Me mataba escuchar a Fabio jugando con la niñera mientras yo dormía. A la primera bulla saltaba de la cama y eso, a veces, era a las 6:30 a.m. Como la noche anterior me quedaba pasada la medianoche conversando, comiendo o en el cine, al día siguiente tenía sueño y los lunes llegaba al canal destruida y con unas ojeras kilométricas. Pero ya pasó. No sé si recupere el sueño, pero lo cierto es que me hace feliz poder dormir hasta tarde.

Otra victoria conseguida como madre culposa fue hacer siesta en las tardes, sin que mi hijo tocara la puerta cada cinco minutos y yo saliera corriendo a atenderlo. A las 5:30 p.m. regreso a trabajar y debo dormir, aunque sea un ratito, después del almuerzo. De lo contrario, mi cerebro se adormece y mi lengua se traba en cada palabra.

Irme a trabajar también fue todo un tema. Mi hijo me despedía llorando a gritos, me agarraba fuerte de los brazos, del pelo, de la ropa. A mí se me derramaban las lágrimas mientras la niñera lo sacaba y lo distraía con algo. Hoy Fabio me desea buena suerte y me llena de besos.

Me creía una madre experimentada, segura de cómo hay que hacer las cosas. Según yo, después de cuatro años de maternidad con este horario loco de trabajo que no me permite despertar, desayunar, cenar, bañar ni acostar a mi hijo y aun así criarlo, podía considerarme una mamá que sabe. Además, por algunos temas médicos que Fabio ya superó –en medio de dos operaciones, resonancias magnéticas, rayos X, tomografías, terapias físicas, férula, collarín, parches en los ojos y anteojos–, me alucinaba una supermamá. Pero no es así.

He recibido una invitación para un almuerzo con fiestón incluido para este sábado en el kilómetro 74 de la Panamericana Sur y es SIN HIJOS. O sea, si fuera en la noche normal, todo el día estoy con mi hijo, lo acuesto y me voy al tono, pero a mitad del día se me descuadra todo.

Los sábados y domingos puedo dormir, jugar con mi hijo y estar con mi esposo sin presiones de ningún tipo y este evento me obliga a descartar alguna de estas actividades: no dormir hasta tarde y estar con mi hijo en la mañana antes de irme a la fiesta. Estar con Fabio mientras desayuno y me alisto. O no ir a la reunión y que vaya solo mi esposo para estar con Fabio. Pregunté a las mamás del grupo de la fiesta qué harán con sus niños, imaginado que alguna diría: ¿podría ir con mi hijo? Pero fue al contrario, todas estaban felices. Me sentí un bicho raro.

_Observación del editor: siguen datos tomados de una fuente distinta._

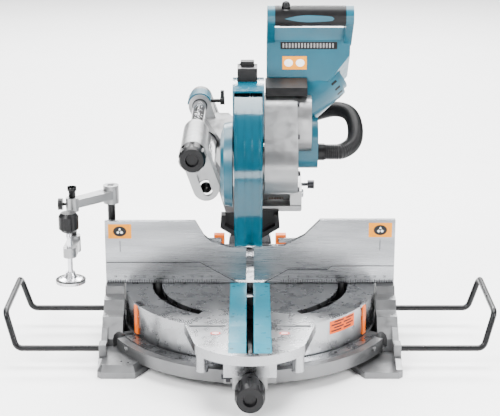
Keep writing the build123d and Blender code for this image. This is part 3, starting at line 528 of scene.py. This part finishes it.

Estoy en shock porque la mamá superada que era se desintegró. Esa madre que decía ser no era real, pues de lo contrario no estaría preocupada porque no verá lo suficiente a su hijo, sino entusiasmada por tener un juergón de aquellos.

Tratando de justificarme encuesté a varias mamás, planteándoles la situación, y por mayoría ganó que lo más sensato era ir al tono y divertirme con mi esposo sin culpas. No estoy segura de que las respuestas hayan sido del todo sinceras, porque la culpa es un clásico de la maternidad, pero, por lo menos, es lo que dicen de la boca para afuera, así que seguiré a la mayoría.

Es la primera vez en cuatro años que tengo una invitación para adultos, un sábado en la tarde y me doy cuenta de que sigo siendo una mamá primeriza. Veo que nunca dejaremos de aprender a ser padres y que es natural estar inseguros sobre qué es lo mejor para nuestros hijos. Lo importante es hacer. Si fallamos, lo evitamos, y si sale bien lo volvemos a hacer. Suena fácil, pero qué difícil que es.